━━ STORED ROWS ━━

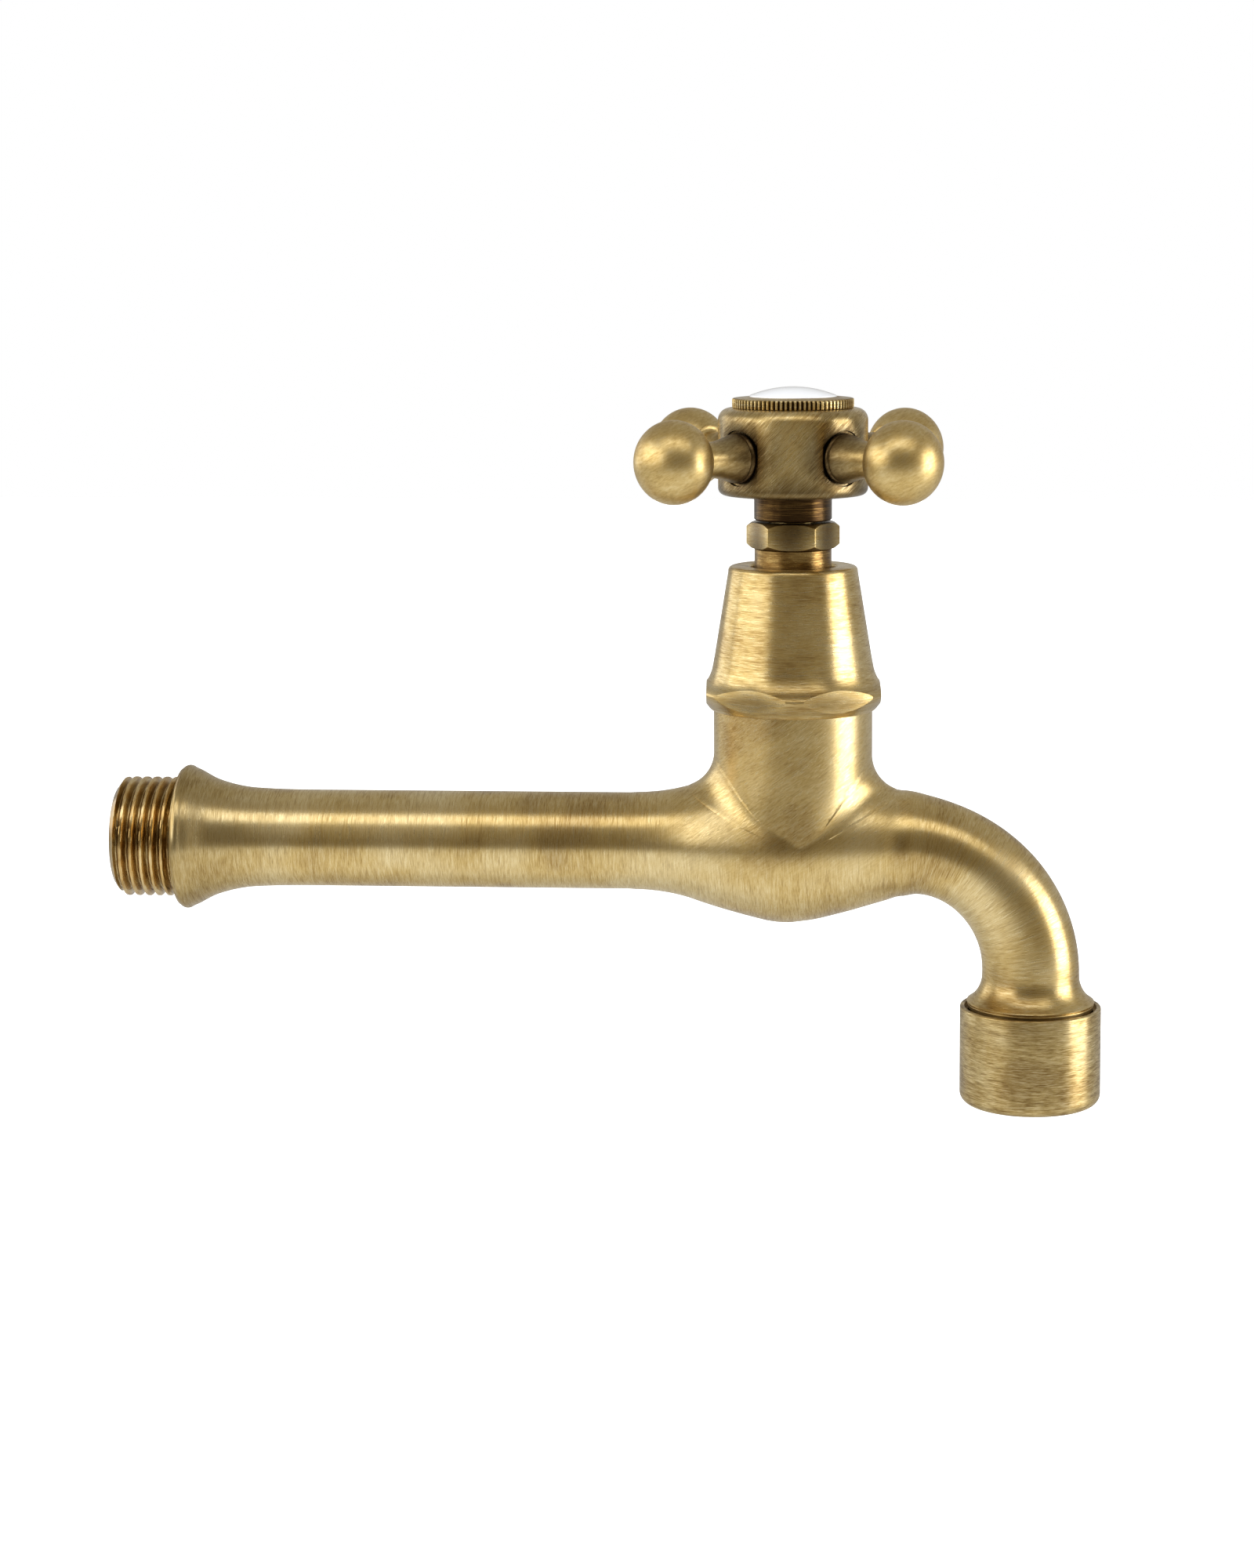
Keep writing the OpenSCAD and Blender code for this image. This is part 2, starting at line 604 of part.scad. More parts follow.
// The aerator's housing: a plain cap screwed on the spout, with a lip that holds the cartridge
module aerator_housing() color("#a07d50") at_outlet() difference() {
    rotate_extrude() polygon(concat(
        [[0, housing_z], [lip_r + 0.6, housing_z]],
        arc([housing_r - 1.8, housing_z + 1.8], 1.8, -90, 0, 6),
        arc([housing_r - 0.3, housing_top - 0.3], 0.3, 0, 90, 3),
        [[0, housing_top]]
    ));
    translate([0, 0, housing_z - past]) cylinder(r = lip_r, h = housing_h);
    translate([0, 0, cart_z]) cylinder(r = outlet_r + screw_gap, h = housing_h);
    translate([0, 0, housing_top - 1]) cylinder(r = housing_r - housing_wall, h = 2);
}

module aerator_gasket() color("#2a2a2a") at_outlet()
    tube(cart_r, cart_r - 2.1, cart_top + end_gap, gasket_h);

// The aerator's cartridge: a cup with a drilled plate across its top
module aerator_cartridge() color("#d9d9d4") at_outlet() difference() {
    translate([0, 0, cart_z]) cylinder(r = cart_r, h = cart_top - cart_z);
    translate([0, 0, cart_z - past])
        cylinder(r = cart_r - cart_wall, h = cart_top - cart_z - plate_h + past);
    // Two rings of holes, each a count and a radius
    for (ring = [[8, 0.47 * cart_r], [12, 0.71 * cart_r]]) for (i = [0 : ring[0] - 1])
        rotate(360 * i / ring[0]) translate([ring[1], 0, cart_z + past])
            cylinder(r = 0.7, h = cart_top - cart_z);
}

// Two woven screens, drawn as square grids in a rim
module aerator_screens() color("#b9bcc0") at_outlet() for (k = [0, 1]) {
    r = cart_r - cart_wall - end_gap;
    z = cart_z + 2.2 + k * (screen_h + end_gap + 0.4);
    tube(r, r - 0.7, z, screen_h);
    intersection() {
        translate([0, 0, z]) cylinder(r = r - 0.3, h = screen_h);
        for (i = [-4 : 4]) rotate(90 * k) translate([2 * i - 0.3, -r, z]) cube([0.6, 2 * r, screen_h]);
    }
}

// The flow straightener across the outlet: rings and ribs
module aerator_grid() color("#e4e4df") at_outlet() {
    r = cart_r - cart_wall - end_gap;
    z = cart_z + 0.2;
    h = 1.9;
    for (k = [1 : 3]) tube(r * k / 4 + 0.3, r * k / 4 - 0.3, z, h);
    tube(r, r - 0.7, z, h);
    for (i = [0 : 11]) rotate(30 * i) translate([r / 4, -0.3, z]) cube([0.75 * r - 0.3, 0.6, h]);
    translate([0, 0, z]) cylinder(r = 0.9, h = h);
    for (i = [0 : 3]) rotate(90 * i) translate([0.5, -0.3, z]) cube([r / 4 - 0.5, 0.6, h]);
}

tap_body();
bonnet_gasket();
bonnet();
packing_rings();
gland_follower();
gland_nut();
bell_cover();
seat_washer();
jumper();
washer_nut();
spindle();
handle_sleeve();
handle_hub();
handle_arm_1();
handle_arm_2();
handle_arm_3();
handle_arm_4();
handle_screw();
index_ring();
index_disc();
aerator_housing();
aerator_gasket();
aerator_cartridge();
aerator_screens();
aerator_grid();
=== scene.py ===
"""A wall-mounted hose bib in antique brushed brass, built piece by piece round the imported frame."""

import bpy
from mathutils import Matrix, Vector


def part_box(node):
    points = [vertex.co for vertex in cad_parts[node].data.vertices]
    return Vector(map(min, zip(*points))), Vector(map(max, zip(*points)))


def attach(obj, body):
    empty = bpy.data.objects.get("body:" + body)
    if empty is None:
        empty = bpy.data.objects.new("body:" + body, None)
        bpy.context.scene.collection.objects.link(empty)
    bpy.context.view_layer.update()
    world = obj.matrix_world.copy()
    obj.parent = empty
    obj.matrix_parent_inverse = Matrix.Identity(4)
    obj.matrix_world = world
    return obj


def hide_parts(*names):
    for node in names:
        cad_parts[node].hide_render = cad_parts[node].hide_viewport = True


bl_info = {
    "name": "Hose Bib in Antique Brass",
    "version": (1, 0, 0),
    "blender": (4, 5, 0),
    "location": "3D View > Sidebar > Hose Bib",
    "description": "Builds a long-neck bib tap with a four-arm handle, its finishes and its studio",
    "category": "Add Mesh",
}

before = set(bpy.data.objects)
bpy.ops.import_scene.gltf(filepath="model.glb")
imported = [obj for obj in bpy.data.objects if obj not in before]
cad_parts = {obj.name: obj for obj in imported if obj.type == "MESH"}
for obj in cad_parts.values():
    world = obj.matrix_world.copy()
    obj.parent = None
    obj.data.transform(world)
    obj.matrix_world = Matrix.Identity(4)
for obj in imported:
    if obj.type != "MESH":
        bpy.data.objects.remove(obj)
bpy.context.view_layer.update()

import math

import bpy
from bpy.props import FloatProperty, FloatVectorProperty, IntProperty, PointerProperty
from mathutils import Matrix, Vector

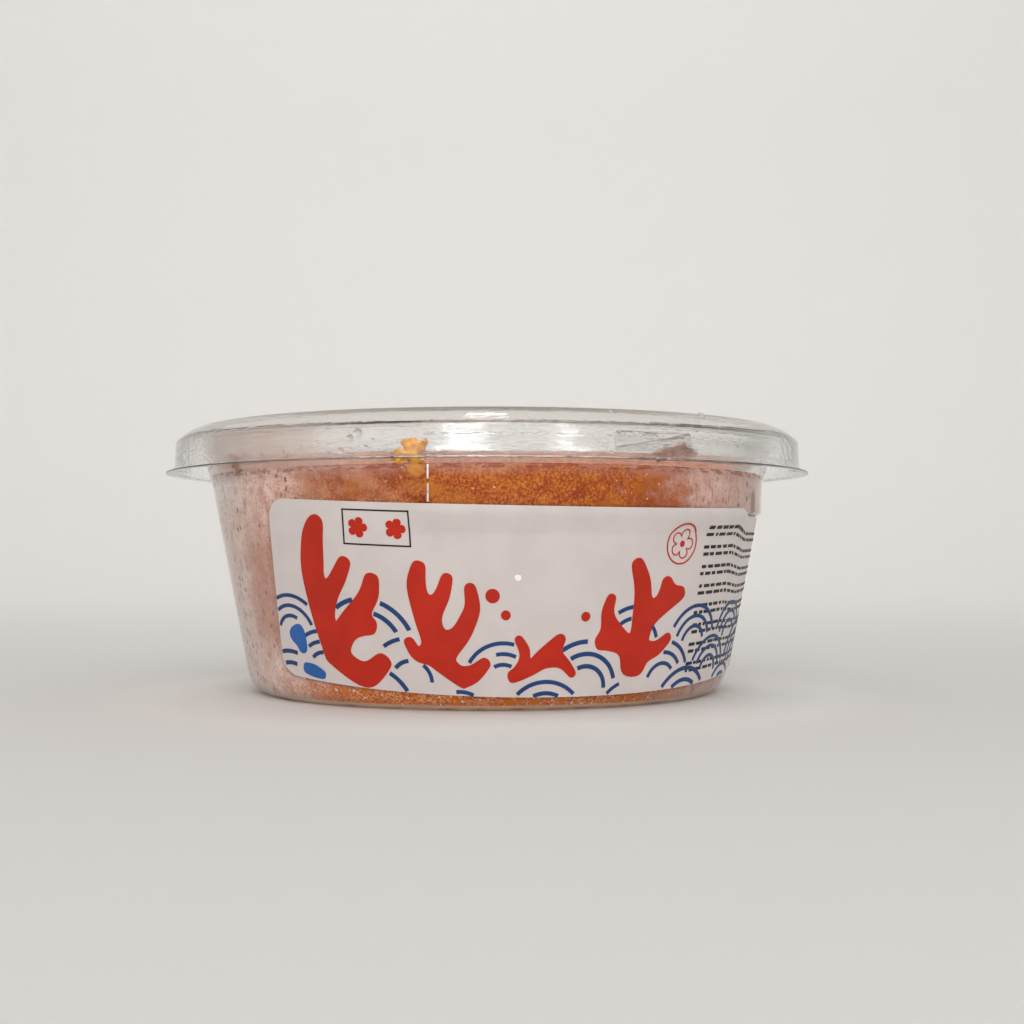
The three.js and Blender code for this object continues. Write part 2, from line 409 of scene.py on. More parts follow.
tub_clear = clear_stuff(
    "tub_clear",
    tint=lambda tree, place: blended(tree, film(tree, place), TUB_CLEAR, FILM_PINK),
    clearness=lambda tree, place: worked(tree, "MULTIPLY_ADD", film(tree, place), -0.25, 1.0),
    roughness=lambda tree, place: 0.03,
    buckling=0.2,
    ripple=0.08,
)
finish_with(tub_shell, tub_clear, "tub_clear", "tub")

# A painted highlight runs in a thin white line along the panel's left corner.
HIGHLIGHT_LINE_AZIMUTH = -10.4
HIGHLIGHT_LINE_WIDTH, HIGHLIGHT_LINE_DEPTH = 0.34, 0.2
HIGHLIGHT_LINE_PARTS = [(37.9, 41.1), (41.9, 44.5)]
HIGHLIGHT_WHITES = ((0.62, 0.55, 0.50), (0.93, 0.91, 0.88))

highlight_line_parts = []
for foot, head in HIGHLIGHT_LINE_PARTS:
    bpy.ops.object.select_all(action="DESELECT")
    bpy.ops.mesh.primitive_cube_add(size=MM)
    bpy.ops.object.mode_set(mode="EDIT")
    bpy.ops.transform.resize(value=(HIGHLIGHT_LINE_WIDTH, HIGHLIGHT_LINE_DEPTH, head - foot))
    bpy.ops.mesh.bevel(offset=0.07 * MM, segments=2)
    bpy.ops.mesh.select_all(action="SELECT")
    middle = (foot + head) / 2
    reach = PANEL_RADIUS + PANEL_LEAN * (middle - PANEL_MID_HEIGHT)
    bpy.ops.transform.translate(value=(0, -reach * MM, middle * MM))
    bpy.ops.transform.rotate(
        value=math.atan(PANEL_LEAN), orient_axis="X",
        center_override=(0, -reach * MM, middle * MM),
    )
    bpy.ops.transform.rotate(
        value=-math.radians(HIGHLIGHT_LINE_AZIMUTH), orient_axis="Z", center_override=(0, 0, 0)
    )
    bpy.ops.object.mode_set(mode="OBJECT")
    highlight_line_parts.append(bpy.context.object)


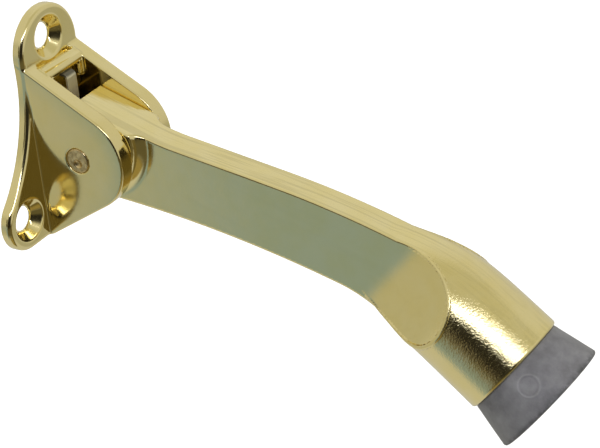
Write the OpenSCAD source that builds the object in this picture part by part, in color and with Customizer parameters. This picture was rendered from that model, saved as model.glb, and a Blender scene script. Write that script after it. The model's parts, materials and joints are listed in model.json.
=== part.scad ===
// Kick-down door holder: a wall bracket with two cheeks, a swinging arm and a rubber floor tip.
// X runs along the hinge pin, -Y points away from the door, +Z is up.
// The door face is the plane y = 0 and the hinge axis crosses the YZ plane at z = 0.
// Profiles are drawn as [distance from the door, height] and then extruded along X.

/* [Base plate] */
// Thickness of the plate
plate_thickness = 2.8; // [2.4:0.1:3.2]
// Height of the top screw hole above the hinge axis
top_hole_height = 24.4; // [23.5:0.1:26]
// Depth of the two lower screw holes below the hinge axis
low_hole_depth = 13.7; // [13:0.1:15]
// Distance between the two lower screw holes
low_hole_spacing = 32.8; // [31:0.2:36]
// Radius of the rounded top end
top_lobe_r = 10.2; // [9.8:0.1:11]
// Drop from the top screw hole to the centre of the rounded top end
top_lobe_drop = 2.9; // [2:0.1:3.5]
// Radius of each lower lobe
low_lobe_r = 7.1; // [6.5:0.1:7.6]
// Radius of the hollow flank between the top end and a lower lobe
flank_r = 38; // [30:1:50]
// Diameter of a screw hole
screw_hole_d = 5.5; // [4.8:0.1:5.8]
// Diameter of a screw hole's countersink at the face
countersink_d = 10.1; // [9.6:0.1:10.6]

/* [Hinge] */
// Distance from the door to the hinge axis
hinge_offset = 13.7; // [13.4:0.1:14.2]
// Clear gap between the two cheeks
cheek_gap = 12.2; // [11.8:0.1:13]
// Thickness of one cheek
cheek_thickness = 4.05; // [3.6:0.05:4.4]
// Radius of a cheek's nose about the hinge axis
nose_r = 12; // [11.6:0.1:12.4]
// Height at which a cheek's top edge leaves the plate
cheek_top = 20; // [19:0.1:21]
// Diameter of the hinge pin
pin_d = 6; // [5:0.1:6.4]
// Radial clearance of the arm's bore on the pin
pin_clearance = 0.05; // [0.02:0.01:0.1]

/* [Arm] */
// Thickness of the flat bar
bar_thickness = 7.6; // [6.8:0.1:8.4]
// Side clearance between the arm's hub and a cheek
hub_clearance = 0.1; // [0.05:0.05:0.2]
// Distance from the hinge axis to the hub's back flat
back_flat = 6.1; // [5.6:0.1:6.4]
// Radius of the hub's rounded underside
hub_r = 11; // [10.6:0.1:11.2]
// Radius of the hub's full-width shoulder
shoulder_r = 12.2; // [11.8:0.1:12.6]
// Height of the shoulder's centre above the hinge axis
shoulder_rise = 3.2; // [2.6:0.1:3.6]
// Radial length of the hollow that runs from the shoulder down to the bar
shoulder_hollow = 3.2; // [2.8:0.1:3.6]

/* [Socket and tip] */
// Angle of the socket below the horizontal
socket_angle = 39.4; // [38:0.1:41]
// Outside radius of the socket at its rim
socket_r = 12.35; // [12:0.05:12.6]
// Outside radius of the socket where its top starts to curve back
socket_full_r = 12.2; // [12.1:0.05:12.3]
// Outside radius of the socket's lower half where it runs back into the bar
socket_back_r = 12; // [11.8:0.05:12]
// Distance from the rim to the place where the bar's flat sides start to flare
flare_start = 34.7; // [34:0.1:35.5]
// Radius of the flare that carries each flat side out to the socket's surface
flare_r = 25.4; // [23:0.2:28]
// Distance from the rim to the place where the socket's top starts to curve back
crown_start = 11.5; // [10:0.1:13]
// Radius of that curve along the arm
crown_r = 51; // [48:1:54]
// Inside radius of the socket
socket_bore_r = 9.6; // [9:0.1:10]
// Depth of the socket's bore
socket_bore_depth = 12; // [10:0.5:13]
// Length of the rubber tip outside the socket
tip_length = 10.3; // [9:0.1:12]
// Radius of the rubber tip next to the socket
tip_neck_r = 11.7; // [11:0.1:11.9]
// Radius of the rubber tip's floor end
tip_end_r = 13.7; // [13:0.1:14.4]
// Diameter of the tip screw
tip_screw_d = 4.8; // [4:0.1:5.5]

/* [Leaf spring] */
// Thickness of the spring strip
spring_thickness = 0.6; // [0.4:0.05:0.7]
// Width of the spring strip
spring_width = 3.9; // [3.4:0.1:4.5]
// Width of the spring's head
spring_head_width = 11.6; // [10.8:0.1:11.8]

/* [Hidden] */
$fn = 96;
// Segments of the circles that shape the outlines
outline_fn = 240;
// A distance beyond every outline
far = 40;
// How far joined shapes run into each other, and how far a cutting shape runs past a surface
overlap = 0.01;
past = 1;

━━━

=== WRITTEN PROBLEM ===
Retype, in the same exact form, the lines of the material above from the line holding "tap_body();" through the line holding "if empty is".

=== TASK RESULT ===
tap_body();
bonnet_gasket();
bonnet();
packing_rings();
gland_follower();
gland_nut();
bell_cover();
seat_washer();
jumper();
washer_nut();
spindle();
handle_sleeve();
handle_hub();
handle_arm_1();
handle_arm_2();
handle_arm_3();
handle_arm_4();
handle_screw();
index_ring();
index_disc();
aerator_housing();
aerator_gasket();
aerator_cartridge();
aerator_screens();
aerator_grid();
=== scene.py ===
"""A wall-mounted hose bib in antique brushed brass, built piece by piece round the imported frame."""

import bpy
from mathutils import Matrix, Vector


def part_box(node):
    points = [vertex.co for vertex in cad_parts[node].data.vertices]
    return Vector(map(min, zip(*points))), Vector(map(max, zip(*points)))


def attach(obj, body):
    empty = bpy.data.objects.get("body:" + body)
    if empty is None:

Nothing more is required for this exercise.